To come to a place in which you admit that you don't know the best way, takes courage. It also takes mindfulness to see our methods, unload them and remain present.

Yoga gives us an opportunity to practice mindfulness in a structured manner so that we can more easily integrate the practice into our everyday lives. The process of watching the breath and feeling the affect of the poses allows us to drop down from our analyzing minds and into our bodies.

So start while you're in a yoga pose, like down-dog, and notice your method:

Pushing: “I need to be able to get my heels down on the floor - just try a little harder.”

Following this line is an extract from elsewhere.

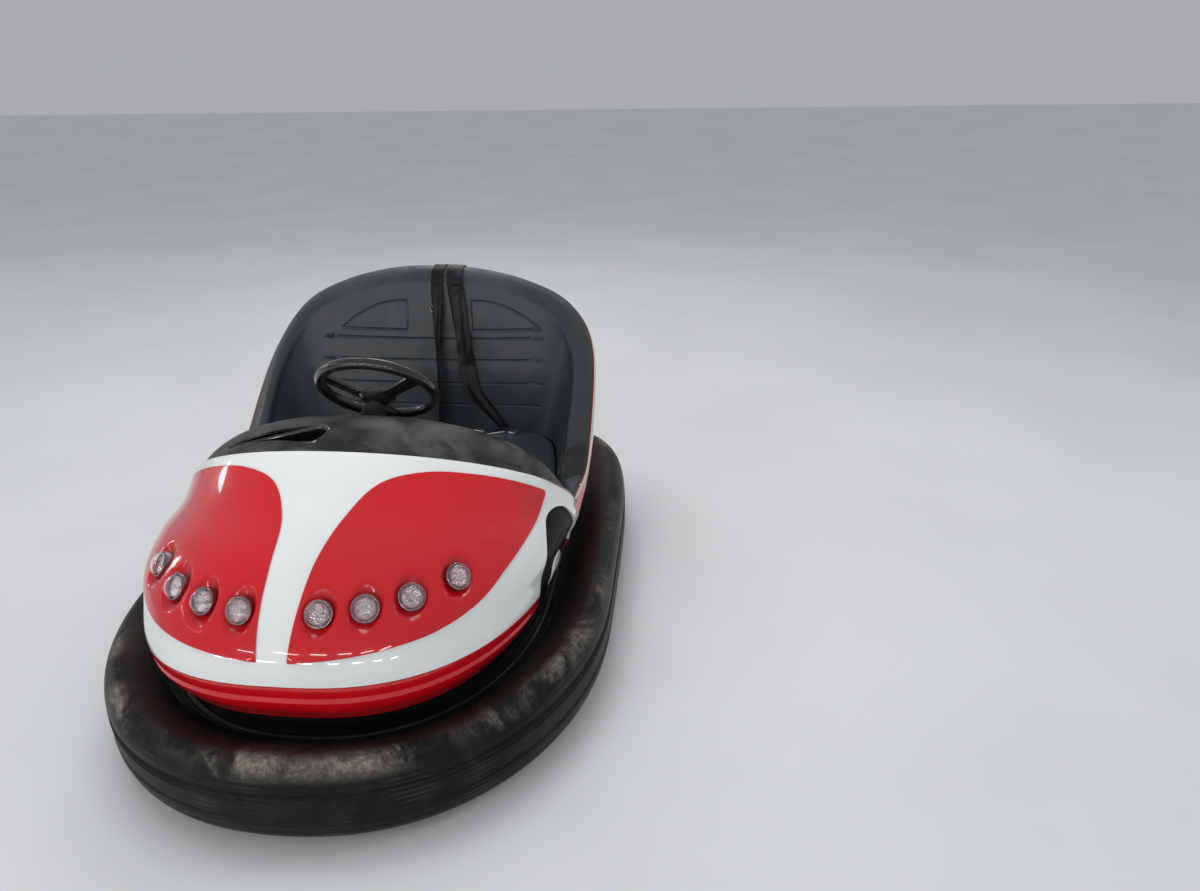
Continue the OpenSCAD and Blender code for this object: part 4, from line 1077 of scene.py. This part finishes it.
class AddDash(Piece, bpy.types.Operator):
    """Satin black dash with its pointed glossy slot and the ribbed boot of the column"""
    bl_idname = "bumper.dash"
    bl_label = "Dash, slot and boot"

    def make(self):
        phi = even(lambda a: dash_at(a, 0.3), -90, 90, 201)
        t = np.concatenate([np.linspace(0, 0.9, 50), np.linspace(0.92, 1, 8)])
        q, up = np.broadcast_arrays(phi[:, None], t)
        lap, lip = (hood_off(phi, 0 * phi + high, 0 * phi - 6.6) for high in (0.965, 0.998))
        outer, inner = dash_off(q, up, 0 * up), dash_off(q, up[:, ::-1], 0 * up - DASH_WALL)
        points = np.concatenate([lap[:, None], lip[:, None], outer, inner, lap[:, None] - (0, 0, 5)], 1)
        dash = loft("satin_dash", points, loop_v=True, ends=True)
        self.slot(dash, BVHTree.FromObject(dash, bpy.context.evaluated_depsgraph_get()))
        cut(dash, cylinder("column_hole", 34, 390, *on_column((0, 0, -205))))
        finish(dash, "satin dash", "black_satin", nodes=["dash"])
        self.boot()

    def slot(self, dash, tree):
        """A glossy tray in the dash, with a rolled edge that follows the dash."""
        r, tip, reach = 33, 4, 229
        middle, turn = (-73, -235), math.radians(172.5)
        a = math.degrees(math.acos((r - tip) / reach))
        line = [(b, 0) for b in np.linspace(a, 360 - a, 56)] + [(b, reach) for b in np.linspace(-a, a, 14)]

        def ring(inset, lift):
            """The slot's outline, moved inward, at a height over the dash."""
            made = []
            for b, along in line:
                size = (tip if along else r) - inset
                x, y = along + size * math.cos(math.radians(b)), size * math.sin(math.radians(b))
                px = middle[0] + x * math.cos(turn) - y * math.sin(turn)
                py = middle[1] + x * math.sin(turn) + y * math.cos(turn)
                hit = tree.ray_cast(Vector((px, py, 900)) * 0.001, Vector((0, 0, -1)))
                made.append((px, py, hit[0].z * 1000 + lift))
            return np.array(made)

        rings = [ring(inset, lift) for inset, lift in (
            (-3.4, 0.2), (-3.0, 1.5), (-1.6, 2.2), (0.2, 1.8), (1.6, 0), (3, -8), (3.9, -18), (3.9, -30), (3.9, -36))]
        centre = rings[-1].mean(0)
        floor = mix(rings[-1], centre, 0.5)
        floor[:, 2] = centre[2] - 3
        inside = [np.repeat(centre[None] - (0, 0, z), len(line), 0) for z in (4, 10)]
        under = [ring(1.5, -44), ring(0.4, -30), ring(-1.0, -6)]
        tray = loft("glossy_slot", np.array([*rings, floor, *inside, *under]), loop_u=True, loop_v=True)
        cut(dash, loft("slot_cutter", np.array([ring(-0.6, 30), ring(-0.6, -60)]), loop_v=True, ends=True))
        finish(tray, "black gelcoat", "black_gloss", nodes=["dash_tray"])

    def boot(self):
        """The column's ribbed boot."""
        profile = [(22.5, -104), (33.6, -104), (33.6, -84), (31, -81)]
        for k in range(5):
            z, valley, crest = -80 + k * 7.4, 27 - k * 0.9, 32.4 - k * 1.7
            profile += [(valley, z), (crest, z + 1.6), (crest, z + 4.6), (valley, z + 6)]
        profile.append((22.5, -45))
        bellows = settle(lathe("column_bellows", rounded(profile, 1.3, 3), 64), *on_column((0, 0, 0)))
        finish(bellows, "ribbed rubber", "soft_black", nodes=["column_boot"])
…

Criticism: “Why is it that I cannot get my heels down on the floor? I'm not strong enough or limber enough to do this right.”

Checking-out: “What should we have for dinner tonight?”

Then unload it and move to mindfulness. Feel your body in the pose. Feel how the breath moves your body. No judging, just being. Allow the newness of each inhale remind you of the uniqueness of each moment.

As you practice presence/mindfulness in Yoga, you'll automatically use it in other situations off the mat. You'll notice things differently and with more fullness. And you will respond more appropriately to the uniqueness of each situation, instead of reacting to a previously run tape.

So start offering your authentic self and let Yoga's mindful approach ingrain the practice in your body. After all, a photocopy is always less vibrant and valued than the original.